Where are you, all the students from the other schools that are
here?
AUDIENCE: Booo.
THE PRESIDENT: Hey, hey. (Laughter.) No, no,
today's the day when you're supposed to welcome them here.
(Laughter and applause.)
I want to say how very glad I am to be back in
Illinois where I met so many people who shaped the thoughts and
the feelings that I carried into the presidential campaign last
year. People who asked me to fight for their families and the
future of their children, to help to fix our economy, to create
more jobs, to bring the terrible budget deficit down, to deal
with the health care and education challenges facing America.
A lot of what I learned in that campaign last year I
learned from talking to people on the streets in the cities and
towns of Illinois, and I'm glad to be back.
This week, some of the members of Congress whom I
hoped would be here are in Washington working on things of
importance to you. Your two United States Senators, Paul Simon
and Carol Moseley Brown, are in the Senate today because they're
going to vote on the motor voter bill, which will make it easier
for young people to register and vote -- an issue that's been a
big issue for MTV and all the MTV watchers in the country who
want to make young people a bigger part of the political process.
(Applause.)
And Congressman Rostenkowski and the other members
of his committee are back in Washington, working on a plan that
will help to bring the budget deficit down by over $500 billion
over the next five years, so that you can grow up in an America
that is not paralyzed by a crushing debt, as we have seen in the
last 12 years.
But I don't want to talk just about those issues
today, I also want to talk about tomorrow, about your tomorrows
and about what it will take for you to make the most of the IN
future all of us who have already been in your place and school
are trying to make.
I've spent a lot of my time in Washington, in fact,
most of my time, working on the economy and the health care
crises today. Because I know that unless we can bring the
deficit down and invest in jobs and technology and building a
strong economy, America can't be what it ought to be. And I
believe that unless we attack the problems of health care
security and coverage and the enormous contribution that health
care costs are making to the financial problems of this country,
we can never restore real security to the American family, or
strength to the American economy, or reduce the terrible deficit
of this government so that we can bring our budget into balance.

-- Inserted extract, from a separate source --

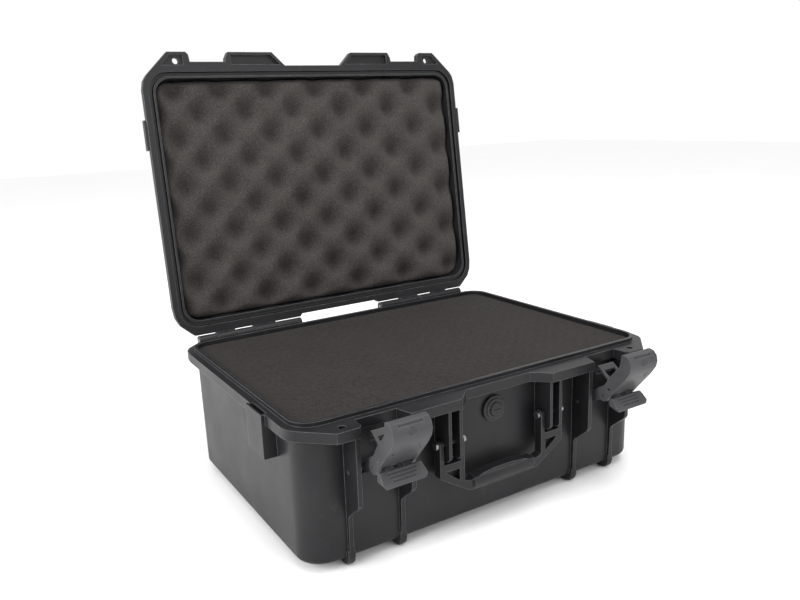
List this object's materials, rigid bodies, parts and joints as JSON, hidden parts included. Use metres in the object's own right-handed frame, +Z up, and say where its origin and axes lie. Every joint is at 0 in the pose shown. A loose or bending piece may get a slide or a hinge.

So that's what I spend my time doing.
But I also know that no matter what we do on these
issues, unless each and every one of you is a productive, well-
educated, well-trained citizen able to take advantage of the
opportunities of the world you will live in, but also able to
meet the highly competitive challenges of people from all over
the world who will be struggling for many of the same
opportunities that you want, that nothing I can do will change
your individual lives. You have to do that. And that's why the
provision of excellence in education and real educational
opportunities are so important.
Those of you who have been able to go to this school
or the other schools here represented can leave your high school
with the confidence that you've had the opportunity to get a good
education. But you should know that in the world you're living
in, the average young American moving into the work force will
change work seven or eight times in a lifetime. And more than
ever before in the history of the country, what you are able to
do in your work life, what you are able to earn, will be directly
related not just to what you know today, but what you can learn
tomorrow.
In the last -- yes, you can clap for that. That's a
pretty good idea. Thanks. (Applause.)
Now, in the last 12 years, there has been a dramatic
difference -- a widening, growing out between the earnings of
young people who have at least two years of good education after
high school in a community college, a good training program, or a
four year college degree, and young people who drop out of high
school or only finished high school. The evidence is -- the
clear evidence is that in the world in which you will live, you
will need not only to make a personal commitment to learning and
relearning throughout your lifetime, but to getting at least --at
least -- two years of education beyond high school and hopefully
more.
Now, more and more people have got this figured out.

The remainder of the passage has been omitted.